## COLLECTED MATERIAL
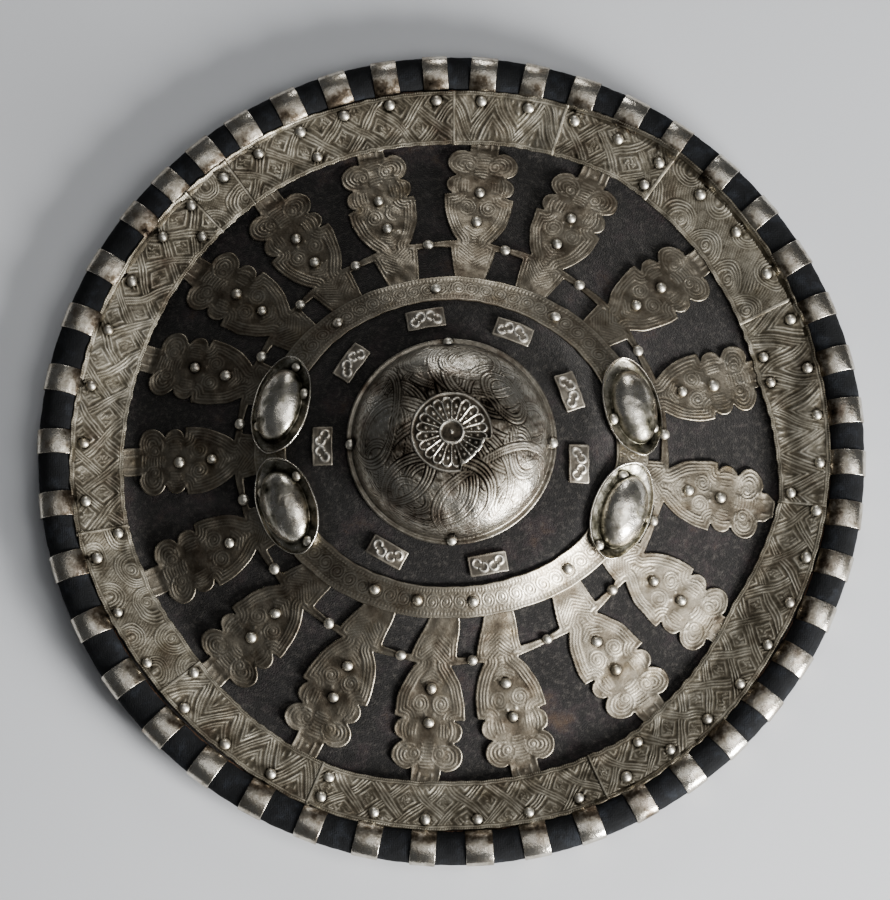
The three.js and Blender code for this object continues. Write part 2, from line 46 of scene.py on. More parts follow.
# Plan and section of the hide's front, the same as the solids'
SHIELD_RADIUS = 250
BAND_RADIUS = 228
VALLEY_RADIUS = 190
WAIST_RADIUS = 130
RING_OUTER = 105
RING_INNER = 88
RING_SPREAD = 0.13
DOME_RADIUS = 61.5
FRONT_KNOTS = [(61.5, 58.5), (88, 54), (105, 41), (130, 29), (190, 8), (228, 14)]
BACK_KNOTS = [(61.5, 50.5), (88, 46), (105, 33), (130, 21), (183, 0), (197, 0), (228, 6)]
FRONT_ROUNDING = 7
BACK_ROUNDING = 3
UMBO_RADIUS = 52.6
UMBO_HEIGHT = 24.8
HIDE = 8
VELVET = 1.2
METAL = 0.9
GAP = 0.3
VELVET_LIFT = GAP
METAL_LIFT = 2 * GAP + VELVET
HIDE_FACETS = 96
HIDE_SWELL = 1.1
VELVET_GRID = (360, 130)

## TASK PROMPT
Write the data from above out again, exactly.

## RESPONSE
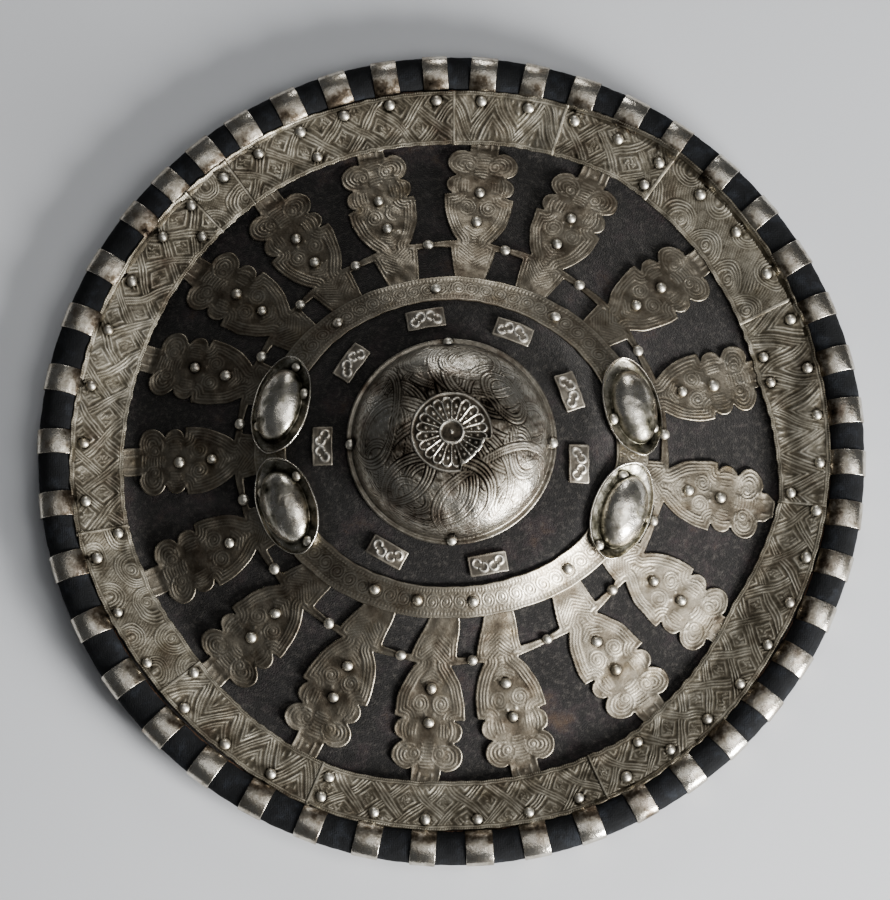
The three.js and Blender code for this object continues. Write part 2, from line 46 of scene.py on. More parts follow.
# Plan and section of the hide's front, the same as the solids'
SHIELD_RADIUS = 250
BAND_RADIUS = 228
VALLEY_RADIUS = 190
WAIST_RADIUS = 130
RING_OUTER = 105
RING_INNER = 88
RING_SPREAD = 0.13
DOME_RADIUS = 61.5
FRONT_KNOTS = [(61.5, 58.5), (88, 54), (105, 41), (130, 29), (190, 8), (228, 14)]
BACK_KNOTS = [(61.5, 50.5), (88, 46), (105, 33), (130, 21), (183, 0), (197, 0), (228, 6)]
FRONT_ROUNDING = 7
BACK_ROUNDING = 3
UMBO_RADIUS = 52.6
UMBO_HEIGHT = 24.8
HIDE = 8
VELVET = 1.2
METAL = 0.9
GAP = 0.3
VELVET_LIFT = GAP
METAL_LIFT = 2 * GAP + VELVET
HIDE_FACETS = 96
HIDE_SWELL = 1.1
VELVET_GRID = (360, 130)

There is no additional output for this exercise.